Rafael Nadal and Novak Djokovic each expressed little desire to come to New York for the U.S. Open, still slated to start Aug. 31 in Flushing Meadows, likely without fans.

According to a tennis source, Roger Federer is also on the fence about playing the Open if it is staged.

Your loss, Rafa, Roger and Djoker.

The USTA has reached out to several players and is aware of concerns from Europeans in their 30s about coming to New York under strict COVID-19 protocols.

Some players are concerned about quarantining after arriving in the U.S. and sources also indicate they are concerned about quarantining when flying back to Europe for the French Open immediately after.

The USTA is undeterred. An announcement on whether the Open will go on is expected after June 15, but it is leaning toward playing tennis in Queens in September — as it always has.

Good for the USTA.

Americans — and the world — need the distraction, especially if there is no baseball.

“The right thing to do for the sport is to play,’’ longtime USTA spokesman Chris Widmaier told The Post. “If you can do it safely, our goal still is to play.”

Djokovic, Nadal and Federer, known as “The Big 3,” should play, too, and be part of the world getting back to normal. Foremost, these tennis stars are entertainers. Sometimes the show must go on. The world needs to be entertained like never before — even if the stars are inconvenienced.

The Open is planning to stage the event in a bubble environment — just as the NBA will restart with players confined to Disney World. No basketball players are complaining.

At the Open, there’s talk of smaller player entourages, fewer on-court officials, no locker-room access for players on their off days.

“The rules they told us we would have to respect to be there, to play at all, they are extreme,’’ Djokovic told Serbia’s Prva TV. “We would not have access to Manhattan, we would have to sleep in hotels at the airport, to be tested twice or three times per week.

“They want the tournament to go ahead at any cost for economic reasons, which I understand,” the Serbian star said. “But the question is, how many players are willing to accept those terms.”

Sunday was supposed to be the French Open men’s final. Back in March, without informing the USTA, the French Tennis Federation pushed back its tournament to one week after the U.S. Open’s completion — on Sept 20. The U.S. Open men’s final is scheduled for Sept. 13.

The French’s rash decision put the Open in a bind. It did not give the USTA flexibility to push back the event two weeks — which would have been possible considering New York’s pleasant autumns.

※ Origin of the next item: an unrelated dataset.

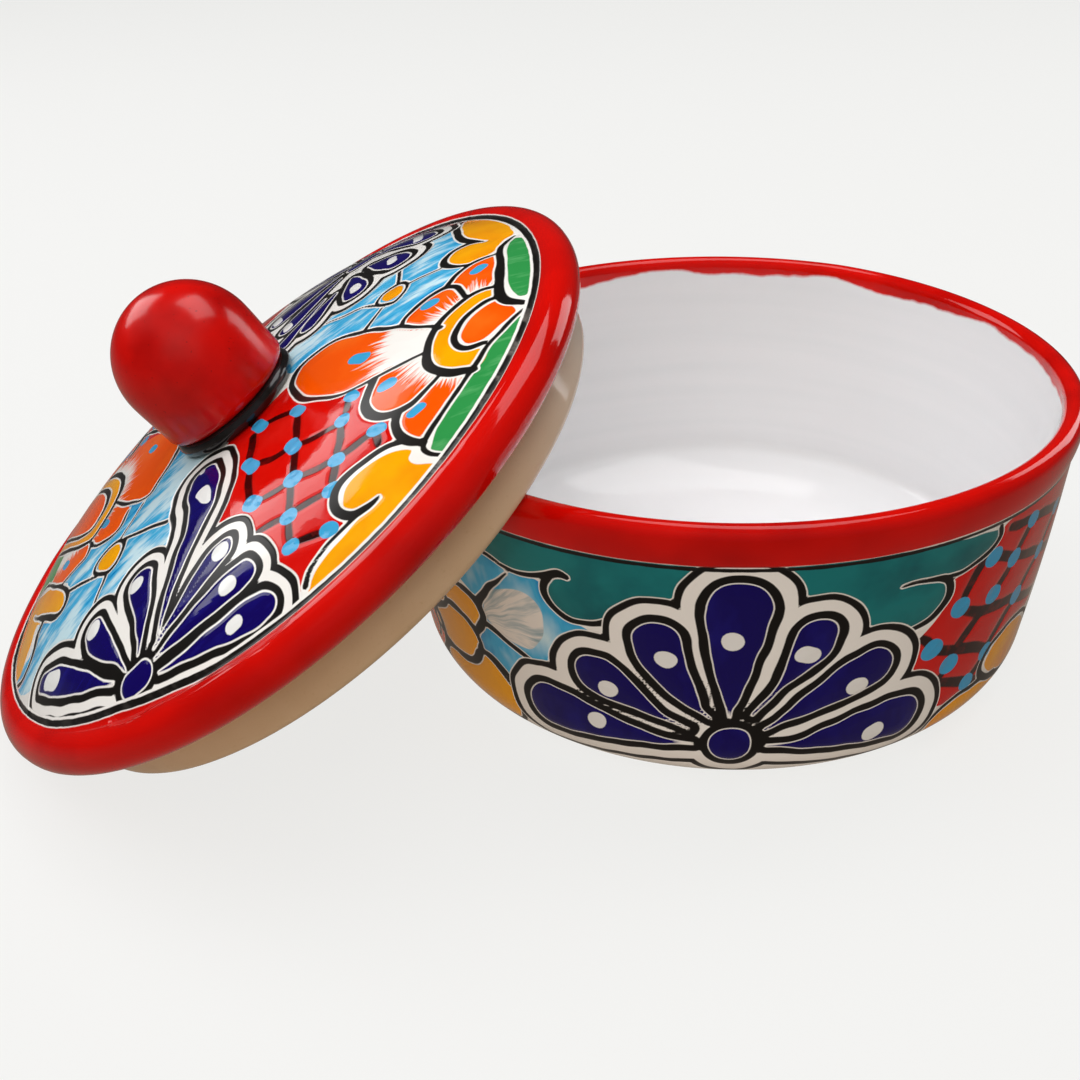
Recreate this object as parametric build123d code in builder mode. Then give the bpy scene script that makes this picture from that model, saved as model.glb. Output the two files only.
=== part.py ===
"""Lidded earthenware warmer, with its lid leaning on the dish, in millimetres.

Origin: centre of the dish's flat foot, on the table.
+X points away from the leaning lid, +Y is to the back of the photographed view, +Z is up.

The lid drops into the dish's mouth by a deep flange and seats with its rolled edge on the lip.
Here it has been taken off: its flange stands on the table and rests on the lip at two points.
"""

from math import cos, hypot, pi, radians, sin, sqrt

from build123d import *

# Dish
rim_radius = 118.0  # outside of the lip
dish_height = 100.5
lip_round = 3.6  # section radius of the rounded lip
band_height = 13.5  # rim band, from the top of the lip down to the neck under it
neck_step = 2.0  # the neck is this much smaller in radius than the lip
wall_taper = 13.0  # the wall's line comes in by this much from the neck to the table
heel_round = 22.0  # round between wall and base
wall = 7.2
floor_thickness = 9.0
inside_round = 16.0  # round between floor and wall, inside
button_radius = 20.0  # low button left by throwing at the middle of the floor
button_height = 0.9
button_slope = 6.0  # width of the button's sloping side

# Lid, measured from the middle plane of its rolled edge
lid_overhang = 2.8  # edge of the lid beyond the lip
roll_round = 7.0  # section radius of the rolled edge
ring_inset = 2.8  # dome's edge inside the roll's centre line
crown_height = 24.3  # seat of the knob
shoulder_radius = 62.0  # where the flat crown turns into the rounder shoulder
shoulder_height = 21.8
lid_wall = 8.0
ceiling_edge_height = 1.5  # where the ceiling would meet the flange, inside
flange_clearance = 0.9  # between the flange and the inside of the dish
flange_depth = 23.2
flange_wall = 6.5
flange_round = 3.0  # section radius of the flange's lower edge
flange_fillet = 2.5  # between the flange and the underside of the roll
ceiling_fillet = 8.0  # between the flange and the dome, inside

# Knob, measured from its seat on the crown
knob_radius = 24.0
knob_height = 47.0
knob_foot_radius = 23.6
knob_foot_round = 3.2
knob_neck_radius = 19.0  # held inside the collar
knob_off_centre = 4.0  # the knob was set by hand, a little uphill of the middle
collar_radius = 23.4
collar_height = 5.0
seat_margin = 1.5  # flat of the crown beyond the collar

# Rest pose of the lid
lid_tilt = 35.8  # degrees from level
lean_gap = 0.3  # between the flange and the lip

# Sizes that follow from the ones above
lip_centre_radius = rim_radius - lip_round
lip_centre_height = dish_height - lip_round
mouth_radius = rim_radius - 2 * lip_round
neck_height = dish_height - band_height
neck_radius = rim_radius - neck_step
base_corner_radius = neck_radius - wall_taper  # where the wall's line would meet the table
wall_lean = wall_taper / neck_height
inside_corner = base_corner_radius + wall_lean * floor_thickness - wall * hypot(1, wall_lean)
inside_lean = (mouth_radius - inside_corner) / (lip_centre_height - floor_thickness)
seated_depth = flange_depth - roll_round  # of the closed lid's flange below the top of the lip
inside_at_flange = mouth_radius - inside_lean * (seated_depth - lip_round)

lid_radius = rim_radius + lid_overhang
roll_centre_radius = lid_radius - roll_round
ring_radius = roll_centre_radius - ring_inset
ring_height = sqrt(roll_round**2 - ring_inset**2)
flange_radius = inside_at_flange - flange_clearance
flange_inside = flange_radius - flange_wall
seat_radius = collar_radius + knob_off_centre + seat_margin

# The crown is part of a large ball, whose centre is on the lid's axis
crown_centre = ((crown_height**2 + seat_radius**2) - (shoulder_height**2 + shoulder_radius**2)) / (
    2 * (crown_height - shoulder_height)
)
crown_ball = hypot(seat_radius, crown_height - crown_centre)
ceiling_ball = crown_ball - lid_wall


def ball_point(ball, radius):
    """Section point on a ball about the crown's centre, at a distance from the lid's axis."""
    return (radius, crown_centre + sqrt(ball**2 - radius**2))


def lean_clearance(distance):
    """Least gap between the leaning flange's edge and the lip, for a lid this far from the dish."""
    tilt = radians(lid_tilt)
    edge_radius = flange_radius - flange_round
    edge_depth = flange_depth - flange_round
    least = rim_radius
    for step in range(721):
        around = pi * step / 720
        uphill = edge_radius * cos(around)
        x = uphill * cos(tilt) + edge_depth * sin(tilt) - distance
        y = edge_radius * sin(around)
        z = lid_centre_height + uphill * sin(tilt) - edge_depth * cos(tilt)
        gap = hypot(hypot(x, y) - lip_centre_radius, z - lip_centre_height)
        least = min(least, gap - lip_round - flange_round)
    return least


def leaning_distance():
    """Slide the tilted lid toward the dish until its flange comes to rest on the lip."""
    far = rim_radius + lid_radius
    while lean_clearance(far - 1.0) > lean_gap:
        far -= 1.0
    near = far - 1.0
    for _ in range(40):
        middle = (near + far) / 2
        if lean_clearance(middle) > lean_gap:
            far = middle
        else:
            near = middle
    return far


# Height of the lid's middle, when the lowest point of its flange or its roll is on the table
tilt_sine = sin(radians(lid_tilt))
tilt_cosine = cos(radians(lid_tilt))
flange_reach = (flange_radius - flange_round) * tilt_sine + (flange_depth - flange_round) * tilt_cosine
lid_centre_height = max(flange_reach + flange_round, roll_centre_radius * tilt_sine + roll_round)
lid_distance = leaning_distance()

# Planes: the lid's own plane, its upright section, and the section through the knob
lid_plane = Plane(
    origin=(-lid_distance, 0, lid_centre_height),
    x_dir=(tilt_cosine, 0, tilt_sine),
    z_dir=(-tilt_sine, 0, tilt_cosine),
)
lid_section = Plane(origin=lid_plane.origin, x_dir=lid_plane.x_dir, z_dir=-lid_plane.y_dir)
knob_seat = lid_plane.origin + lid_plane.x_dir * knob_off_centre + lid_plane.z_dir * crown_height
knob_section = Plane(origin=knob_seat, x_dir=lid_plane.x_dir, z_dir=-lid_plane.y_dir)

# Dish: flat base, leaning wall, and a neck under the flared rim band
with BuildPart() as dish:
    with BuildSketch(Plane.XZ) as dish_profile:
        with BuildLine():
            base = Line((0, 0), (base_corner_radius, 0))
            side = Line(base @ 1, (neck_radius, neck_height))
            lip_out = (rim_radius, lip_centre_height)
            band = TangentArc(lip_out, side @ 1, tangent=(0, -1))
            lip = ThreePointArc(lip_out, (lip_centre_radius, dish_height), (mouth_radius, lip_centre_height))
            inside = Line(lip @ 1, (inside_corner, floor_thickness))
            floor = Line(inside @ 1, (button_radius + button_slope, floor_thickness))
            slope = Spline(
                floor @ 1,
                (button_radius, floor_thickness + button_height),
                tangents=((-1, 0), (-1, 0)),
            )
            button = Line(slope @ 1, (0, floor_thickness + button_height))
            axis_line = Line(button @ 1, (0, 0))
        make_face()
        heel = dish_profile.vertices().sort_by_distance((base_corner_radius, 0))[0]
        fillet(heel, heel_round)
        floor_corner = dish_profile.vertices().sort_by_distance((inside_corner, floor_thickness))[0]
        fillet(floor_corner, inside_round)
    revolve(axis=Axis.Z)

# Lid: dome with a rolled edge, a deep flange under it and a hollow inside
with BuildPart() as lid:
    with BuildSketch(lid_section) as lid_profile:
        with BuildLine():
            seat = Line((0, crown_height), (seat_radius, crown_height))
            crown_middle = ball_point(crown_ball, (seat_radius + shoulder_radius) / 2)
            crown = ThreePointArc(seat @ 1, crown_middle, (shoulder_radius, shoulder_height))
            dome = TangentArc(crown @ 1, (ring_radius, ring_height), tangent=crown % 1)
            roll = ThreePointArc(dome @ 1, (lid_radius, 0), (roll_centre_radius, -roll_round))
            under = Line(roll @ 1, (flange_radius, -roll_round))
            flange_out = Line(under @ 1, (flange_radius, flange_round - flange_depth))
            edge_out = RadiusArc(flange_out @ 1, (flange_radius - flange_round, -flange_depth), flange_round)
            edge_flat = Line(edge_out @ 1, (flange_inside + flange_round, -flange_depth))
            edge_in = RadiusArc(edge_flat @ 1, (flange_inside, flange_round - flange_depth), flange_round)
            flange_in = Line(edge_in @ 1, (flange_inside, ceiling_edge_height))
            ceiling_turn = shoulder_radius * ceiling_ball / crown_ball
            ceiling_side = ball_point(ceiling_ball, ceiling_turn)
            ceiling_middle = ball_point(ceiling_ball, ceiling_turn / 2)
            ceiling = ThreePointArc(ball_point(ceiling_ball, 0), ceiling_middle, ceiling_side)
            ceiling_bend = TangentArc(ceiling @ 1, flange_in @ 1, tangent=ceiling % 1)
            lid_axis_line = Line(ceiling @ 0, seat @ 0)
        make_face()
        root = lid_profile.vertices().sort_by_distance((flange_radius, -roll_round))[0]
        fillet(root, flange_fillet)
        ceiling_edge = lid_profile.vertices().sort_by_distance((flange_inside, ceiling_edge_height))[0]
        fillet(ceiling_edge, ceiling_fillet)
    revolve(axis=Axis(lid_plane.origin, lid_plane.z_dir))

# Knob: a ball on a wide foot, with a neck that stands inside the collar
ball_height = knob_height - knob_radius
with BuildPart() as knob:
    with BuildSketch(knob_section):
        with BuildLine():
            neck_foot = Line((0, 0), (knob_neck_radius, 0))
            neck_side = Line(neck_foot @ 1, (knob_neck_radius, collar_height))
            foot_under = Line(neck_side @ 1, (knob_foot_radius - knob_foot_round, collar_height))
            foot_top = (knob_foot_radius, collar_height + knob_foot_round)
            foot_edge = TangentArc(foot_under @ 1, foot_top, tangent=(1, 0))
            waist = Spline(foot_edge @ 1, (knob_radius, ball_height), tangents=(foot_edge % 1, (0, 1)))
            ball_slant = radians(45)
            ball_side = (knob_radius * cos(ball_slant), ball_height + knob_radius * sin(ball_slant))
            ball = ThreePointArc(waist @ 1, ball_side, (0, knob_height))
            knob_axis_line = Line(ball @ 1, neck_foot @ 0)
        make_face()
    revolve(axis=Axis(knob_seat, lid_plane.z_dir))

# Collar: a coil of clay pressed round the knob's neck, flat on the crown and round outside
with BuildPart() as knob_collar:
    with BuildSketch(knob_section):
        with BuildLine():
            coil_round = collar_height / 2
            coil_centre = collar_radius - coil_round
            coil_foot = Line((knob_neck_radius, 0), (coil_centre, 0))
            coil = ThreePointArc(coil_foot @ 1, (collar_radius, coil_round), (coil_centre, collar_height))
            coil_top = Line(coil @ 1, (knob_neck_radius, collar_height))
            coil_inside = Line(coil_top @ 1, coil_foot @ 0)
        make_face()
    revolve(axis=Axis(knob_seat, lid_plane.z_dir))

dish.part.label = "dish"
lid.part.label = "lid"
knob.part.label = "knob"
knob_collar.part.label = "knob_collar"

export_step(dish.part, "parts/dish.step")
export_step(lid.part, "parts/lid.step")
export_step(knob.part, "parts/knob.step")
export_step(knob_collar.part, "parts/knob_collar.step")

print(f"rim to lid centre {lid_distance:.2f}, lid centre {lid_centre_height:.2f} up")
print(f"flange {flange_radius:.2f} in a mouth of {mouth_radius:.2f}, crown ball {crown_ball:.0f}")
print(f"dish {dish.part.volume / 1000:.0f} ml of clay, lid {lid.part.volume / 1000:.0f} ml of clay")
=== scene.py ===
"""Painted earthenware warmer with its lid leaning on the dish: the looks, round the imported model.

Sizes are in millimetres in each piece's own frame, and meshes become metres in the model's frame.
The lid's pattern is drawn on its plane: x is uphill, y is to the back, from the middle of the dome.
The dish's pattern is drawn on its wall unrolled: x is the angle round it in degrees, y the height.
A drawn point is (x, y, width of the brush in mm), and one of an area's outline is (x, y).
"""

from math import atan2, cos, degrees, hypot, pi, radians, sin, sqrt

import bmesh
import bpy
import numpy as np
from mathutils import Matrix, Vector


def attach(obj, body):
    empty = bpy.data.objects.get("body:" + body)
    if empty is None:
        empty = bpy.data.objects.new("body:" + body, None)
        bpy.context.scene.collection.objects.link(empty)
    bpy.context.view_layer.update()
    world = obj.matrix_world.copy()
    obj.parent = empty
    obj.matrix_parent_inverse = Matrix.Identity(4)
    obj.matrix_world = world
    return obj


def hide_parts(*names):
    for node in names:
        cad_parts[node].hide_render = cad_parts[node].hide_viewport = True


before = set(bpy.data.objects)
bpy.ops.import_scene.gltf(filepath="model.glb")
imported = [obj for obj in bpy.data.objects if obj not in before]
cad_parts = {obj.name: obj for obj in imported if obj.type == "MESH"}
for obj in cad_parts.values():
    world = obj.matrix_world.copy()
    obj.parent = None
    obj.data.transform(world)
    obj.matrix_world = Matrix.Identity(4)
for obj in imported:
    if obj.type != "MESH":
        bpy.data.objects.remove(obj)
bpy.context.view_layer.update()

MM = 0.001
FAR = 12.0  # distances from the drawing stop here
SOFT = 0.14  # half of the width of a painted edge
BRISTLES = 24  # how fast a stroke's streaks change with their direction
SAME = 0.001  # heights and radii that differ by less are one
SECTORS = 240  # faces round a turned piece
FINE = 3  # parts of each side of a face in the painted zone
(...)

Some tennis sources believe Nadal is mostly reluctant about the Open because he wants to save himself for Paris, where he is king. Nadal appears less averse to playing amid a pandemic if the surface is red clay, on which he’s won the French Open 12 times.

“If you [ask] me today, today I will say, ‘No,’ ” Nadal said Friday on a conference call. “In a couple of months? I don’t know. Hopefully, ‘Yes.’ But we need to wait probably until we have more clear information about how the virus evolves and how the situation is going to be in New York in a couple of months. Because, of course, New York has been one of the places that have been very strongly hit by the virus.”

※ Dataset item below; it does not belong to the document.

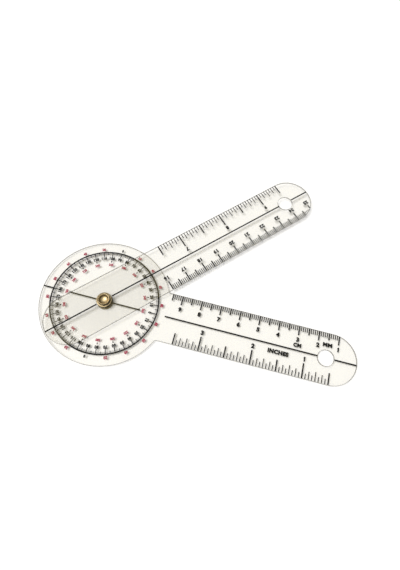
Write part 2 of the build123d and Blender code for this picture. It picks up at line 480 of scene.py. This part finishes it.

In April, USTA CEO Mike Dowse viewed the idea of a fan-less Open as “a highly unlikely scenario.”

“It’s not really in the spirit of the celebration of tennis,’’ Dowse said.

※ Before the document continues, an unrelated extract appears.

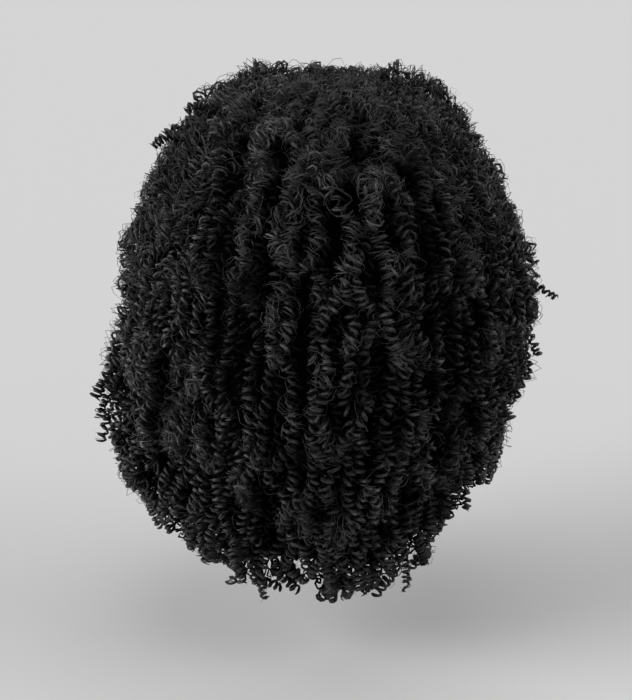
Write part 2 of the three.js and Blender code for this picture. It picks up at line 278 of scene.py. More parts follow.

The USTA has had second thoughts. The idea floated of hosting limited fans has been all but scrapped. Too complicated and unsafe. The report about the Cincinnati tuneup event being moved to Flushing is also not expected to happen.

Without ticket revenue and hospitality money, the USTA will net less than 50 percent of its normal revenue, but still wants to do it and hand out nearly the same prize money as 2019.

The global TV cash and most of the sponsorship revenue will still be there. So will the electricity — whether Nadal, Federer or Djokovic show up in Queens or not.